There’s no room for improvement. Stopping down have the solely effect on the depth of field. There’s no axial CA on the background, a very big issue for large aperture primes. Only the TS-E 24mm f/3.5L II shows this apochromatic performance on the bokeh, but that’s not a large aperture lens at all. The 24-70mm f/2.8L II USM delivers better performance on a more complex project.
Another quality that large aperture lenses excel is their bokeh smoothness, as some optical pieces can optimise the out of focus areas. But with a superb 18 elements formula, this zoom lens can easily render smooth backgrounds, with great tone gradients and no harsh bands; just some rare repetitive lines. The blur effect is pronounced on shorter focusing distances or wide open at the telephoto end. It’s a new paradigm for Canon that never really delivered both smooth bokeh and high resolution on a single lens. This 24-70mm f/2.8L II USM does it all, and does it well.
Saturated colours and vignetting are the last trademark of this model. They both work together for very unique looks, again, unusual for a zoom lens. At 24mm just the EF 24mm f/1.4L II USM delivered something similar, but the 24-70mm f/2.8L II USM is probably more charismatic. Its images are punchy, with high contrast and vignetting at f/2.8, that actually goes away as soon as f/4. It’s excellent together with EOS bodies for absolute reds, greens and blue values, with vibrant prints and files that pop on screen, with very little post-processing required.
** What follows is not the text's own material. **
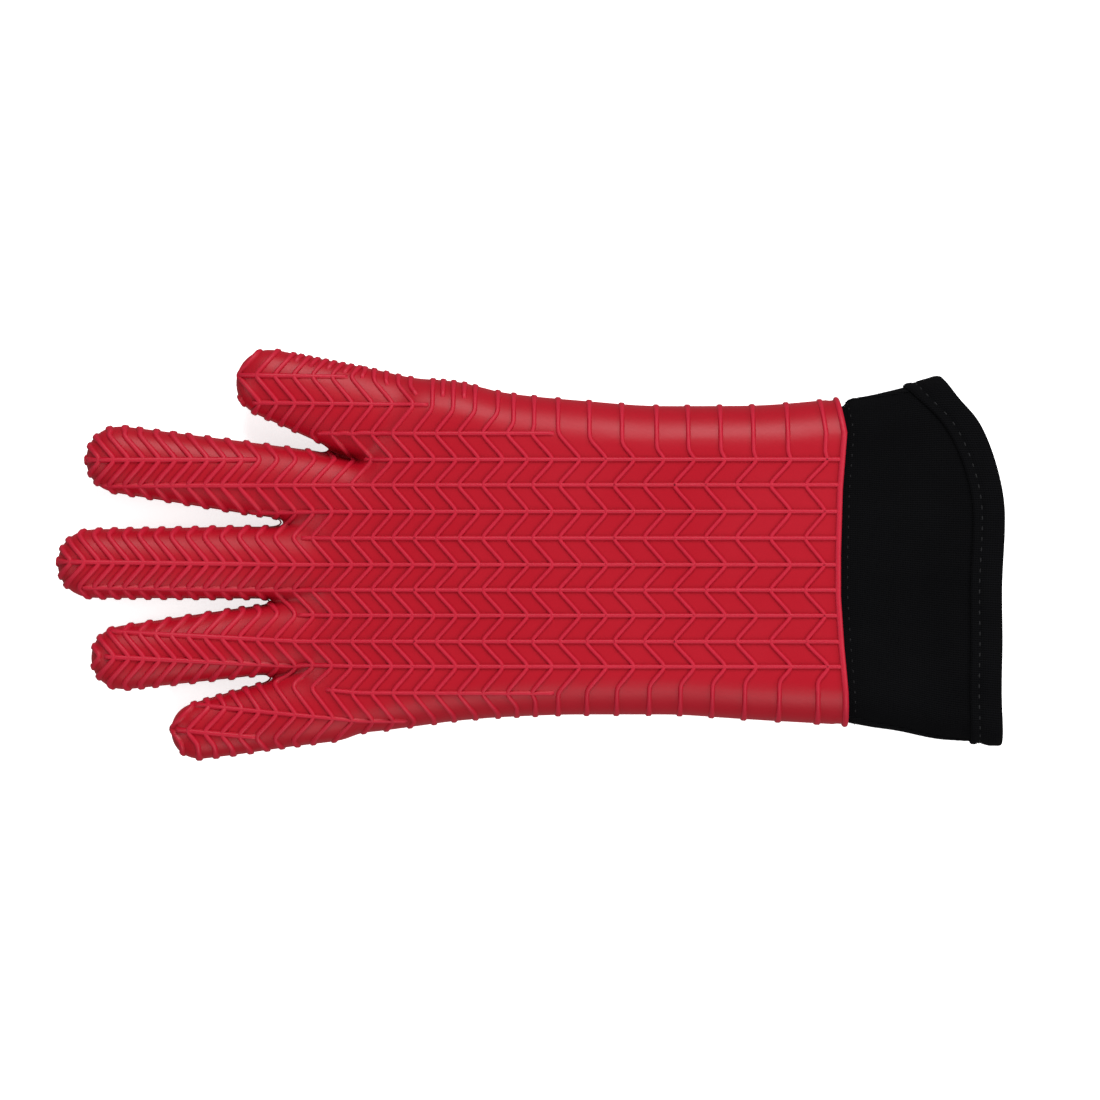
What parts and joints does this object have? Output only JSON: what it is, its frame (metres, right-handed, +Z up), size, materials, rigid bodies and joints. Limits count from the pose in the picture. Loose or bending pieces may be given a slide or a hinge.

The EF 24-70mm f/2.8L II USM is a game changer. It is like Sigma and the Art series. It is like Nikon’s AF-S 14-24mm f/2.8G. It is like the Zeiss Otus. This Canon sets a new bar for future generations; at least what we should expect from the next L series. I decided to keep all my primes because I indeed need their f/1.4 or f/1.2 apertures, especially for video work. But if you’re looking for the ultimate zoom lens, look no further: the 24-70mm f/2.8L II USM is the best. Nice shooting!